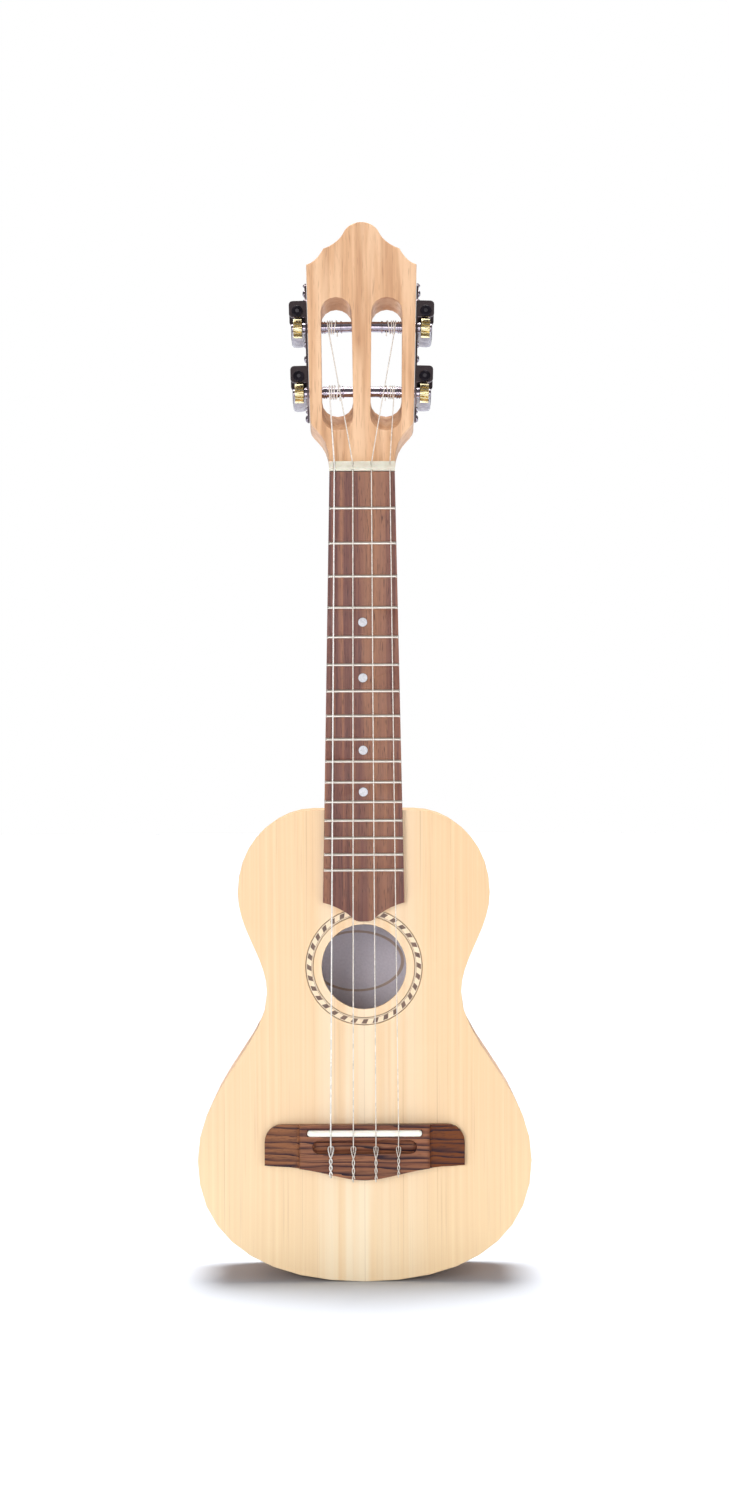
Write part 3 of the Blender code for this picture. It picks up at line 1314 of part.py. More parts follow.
def leave_point(number):
    """World place where a string leaves its winding towards the nut."""
    return on_roller(number, leave_place(number), leave_turn(number), winding_radius(number))


def winding_points(number):
    """A string's turns on its roller, from the leaving point to the tail beyond the cross hole."""
    side = TUNERS[number][0]
    first = leave_turn(number)
    radius = winding_radius(number)
    pitch = 2 * string_radius(number) + WINDING_GAP
    turns = WINDING_TURNS + STRING_HOLE_TURN
    last = first + 2 * math.pi * turns
    even = turns - TAIL_SHIFT_TURNS
    points = []
    count = round(turns * WINDING_STEPS)
    for i in range(count):
        turn = first + (last - first) * i / count
        gone = (turn - first) / (2 * math.pi)
        late = max(0.0, gone - even) / TAIL_SHIFT_TURNS
        across = leave_place(number) - side * (pitch * min(gone, even) + late * (
            pitch * (WINDING_TURNS - even) + TAIL_SHIFT))
        points.append(on_roller(number, across, turn, radius))
    hole = hole_place(number)
    bend = radius - ROLLER_RADIUS
    points.append(on_roller(number, hole, last - 0.04, radius - 0.12 * bend))
    for reach in (ROLLER_RADIUS - 0.3 * MM, 0.0, -ROLLER_RADIUS, -ROLLER_RADIUS - TAIL_STUB):
        points.append(on_roller(number, hole, last, reach))
    return points


def tie_points(number):
    """A string's way from the saddle through the tie block, back over it, and round itself."""
    x = string_place(number, SADDLE_SPACING)
    r = string_radius(number)
    wall = SADDLE_Z - CHANNEL_BELOW_SADDLE - CHANNEL_WIDTH / 2
    rear = bridge_rear(abs(x) - r) if abs(x) > r else bridge_rear(x)
    clear = r + TIE_CLEAR
    spread = r + TWIST_GAP / 2
    lift = BRIDGE_HEIGHT + SEAT_GAP + r + spread
    top = Vector((x, height(SADDLE_TOP + SEAT_GAP + r), SADDLE_Z))
    mouth = Vector((x, height(TIE_HOLE_HEIGHT), wall + 0.9 * MM))
    out = [Vector((x, height(TIE_HOLE_HEIGHT), rear - 0.5 * MM))]
    out += [Vector((x, height(TIE_HOLE_HEIGHT + TIE_REAR_DROP), rear - TIE_REAR_DROP - clear / 2))]
    out += [Vector((x, height(BRIDGE_HEIGHT - 0.3 * MM), rear - 0.6 * MM - clear))]
    there = []
    back = []
    count = round(TWIST_TURNS * TWIST_STEPS)
    low, high = rear + 0.6 * MM, wall - 0.2 * MM
    for i in range(count + 1):
        share = i / count
        turn = 2 * math.pi * TWIST_TURNS * (share - 1.0)
        z = low + (high - low) * share
        offset = Vector((spread * math.cos(turn), -spread * math.sin(turn), 0.0))
        centre = Vector((x, height(lift), z))
        there.append(centre + offset)
        back.append(centre - offset)
    run = (mouth - top).normalized()
    middle = top + (mouth - top) * ((top.z - wall - TIE_LOOP_ABOVE_WALL) / (top.z - mouth.z))
    under = Vector((0.0, 1.0, 0.0))
    under = (under - run * under.dot(run)).normalized()
    reach = 2 * r + TWIST_GAP
    loop = []
    for i in range(TIE_LOOP_STEPS + 1):
        turn = math.pi * i / TIE_LOOP_STEPS
        loop.append(middle + reach * (math.cos(turn) * Vector((1.0, 0.0, 0.0)) + math.sin(turn) * under))
    side = Vector((reach, 0.0, 0.0))
    rise = Vector((0.0, -1.3 * MM, -0.9 * MM))
    loop = [middle + side + rise] + loop + [middle - side + rise]
    return [top, top + run * SADDLE_BREAK_RUN, mouth] + out + there + loop + back[::-1]


def string_points(number):
    """The whole of a string, from the tail at its roller to the tail of its tie."""
    nut = nut_points(number)
    down = winding_points(number)[::-1]
    before_saddle = tie_points(number)[0] + Vector((0.0, -0.02 * MM, 1.5 * MM))
    return down + nut[::-1] + [before_saddle] + tie_points(number)


def least_self_gap(points, radius):
    """The smallest gap between stretches of a wire that aren't neighbours along it."""
    along = [0.0]
    for a, b in zip(points, points[1:]):
        along.append(along[-1] + (b - a).length)
    best = 1.0
    for i, a in enumerate(points):
        for j in range(i + 1, len(points)):
            if along[j] - along[i] > math.pi * 3 * radius + 1 * MM:
                best = min(best, (points[j] - a).length - 2 * radius)
    return best, along[-1]


def make_strings():
    """The four nylon strings, each one unbroken wire from its roller to its tie."""
    for number in STRING_DIAMETERS:
        points = string_points(number)
        radius = string_radius(number)
        add_part(f"string_{number}", tube(f"string_{number}", points, radius, STRING_SIDES), NYLON)
        gap, length = least_self_gap(points, radius)
        print(f"string_{number}: {length / MM:.1f} mm long, least gap to itself {gap / MM:.2f} mm")


def main():
    make_soundboard()
    make_rosette()
    make_back()
    make_ribs(*make_blocks())
    make_braces()
    make_neck()
    frame = head_frame()
    make_head(frame)
    make_fingerboard()
    make_frets()
    make_nut()
    make_bridge()
    make_saddle()
    make_plate(1, "tuner_plate_right", frame)
    make_plate(-1, "tuner_plate_left", frame)
    for number in TUNERS:
        make_roller(number, frame)
        make_gear(number, frame)
        make_button(number, make_worm(number, frame))
    make_strings()


main()
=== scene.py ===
"""Finishes, fittings and studio of the four-string folk guitar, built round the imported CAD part.

World frame as in the part: Z up along the strings, X to the viewer's right, the soundboard faces
-Y. Lengths are in metres.
"""

import json
import math

import bmesh
import bpy
from mathutils import Matrix, Vector

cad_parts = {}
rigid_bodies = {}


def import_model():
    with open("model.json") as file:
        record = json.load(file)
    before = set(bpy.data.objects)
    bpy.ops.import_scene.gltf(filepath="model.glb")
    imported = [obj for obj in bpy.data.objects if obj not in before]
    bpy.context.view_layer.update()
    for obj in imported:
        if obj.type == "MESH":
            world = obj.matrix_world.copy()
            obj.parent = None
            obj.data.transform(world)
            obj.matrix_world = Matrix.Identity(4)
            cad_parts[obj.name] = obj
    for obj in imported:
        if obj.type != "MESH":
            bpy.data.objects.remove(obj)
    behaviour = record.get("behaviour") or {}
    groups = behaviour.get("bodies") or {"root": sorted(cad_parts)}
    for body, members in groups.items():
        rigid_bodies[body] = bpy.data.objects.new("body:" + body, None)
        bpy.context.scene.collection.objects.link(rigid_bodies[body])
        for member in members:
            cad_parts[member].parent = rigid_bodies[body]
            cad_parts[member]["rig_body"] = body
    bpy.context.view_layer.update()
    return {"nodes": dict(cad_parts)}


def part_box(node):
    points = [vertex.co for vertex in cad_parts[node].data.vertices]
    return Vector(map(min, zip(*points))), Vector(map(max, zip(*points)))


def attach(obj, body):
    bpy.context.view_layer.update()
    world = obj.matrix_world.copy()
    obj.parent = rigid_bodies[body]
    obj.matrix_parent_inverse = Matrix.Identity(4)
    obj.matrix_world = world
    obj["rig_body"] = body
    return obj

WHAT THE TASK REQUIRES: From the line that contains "make_gear(number, frame)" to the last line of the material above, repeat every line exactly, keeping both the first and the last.

REPLY:
        make_gear(number, frame)
        make_button(number, make_worm(number, frame))
    make_strings()


main()
=== scene.py ===
"""Finishes, fittings and studio of the four-string folk guitar, built round the imported CAD part.

World frame as in the part: Z up along the strings, X to the viewer's right, the soundboard faces
-Y. Lengths are in metres.
"""

import json
import math

import bmesh
import bpy
from mathutils import Matrix, Vector

cad_parts = {}
rigid_bodies = {}


def import_model():
    with open("model.json") as file:
        record = json.load(file)
    before = set(bpy.data.objects)
    bpy.ops.import_scene.gltf(filepath="model.glb")
    imported = [obj for obj in bpy.data.objects if obj not in before]
    bpy.context.view_layer.update()
    for obj in imported:
        if obj.type == "MESH":
            world = obj.matrix_world.copy()
            obj.parent = None
            obj.data.transform(world)
            obj.matrix_world = Matrix.Identity(4)
            cad_parts[obj.name] = obj
    for obj in imported:
        if obj.type != "MESH":
            bpy.data.objects.remove(obj)
    behaviour = record.get("behaviour") or {}
    groups = behaviour.get("bodies") or {"root": sorted(cad_parts)}
    for body, members in groups.items():
        rigid_bodies[body] = bpy.data.objects.new("body:" + body, None)
        bpy.context.scene.collection.objects.link(rigid_bodies[body])
        for member in members:
            cad_parts[member].parent = rigid_bodies[body]
            cad_parts[member]["rig_body"] = body
    bpy.context.view_layer.update()
    return {"nodes": dict(cad_parts)}


def part_box(node):
    points = [vertex.co for vertex in cad_parts[node].data.vertices]
    return Vector(map(min, zip(*points))), Vector(map(max, zip(*points)))


def attach(obj, body):
    bpy.context.view_layer.update()
    world = obj.matrix_world.copy()
    obj.parent = rigid_bodies[body]
    obj.matrix_parent_inverse = Matrix.Identity(4)
    obj.matrix_world = world
    obj["rig_body"] = body
    return obj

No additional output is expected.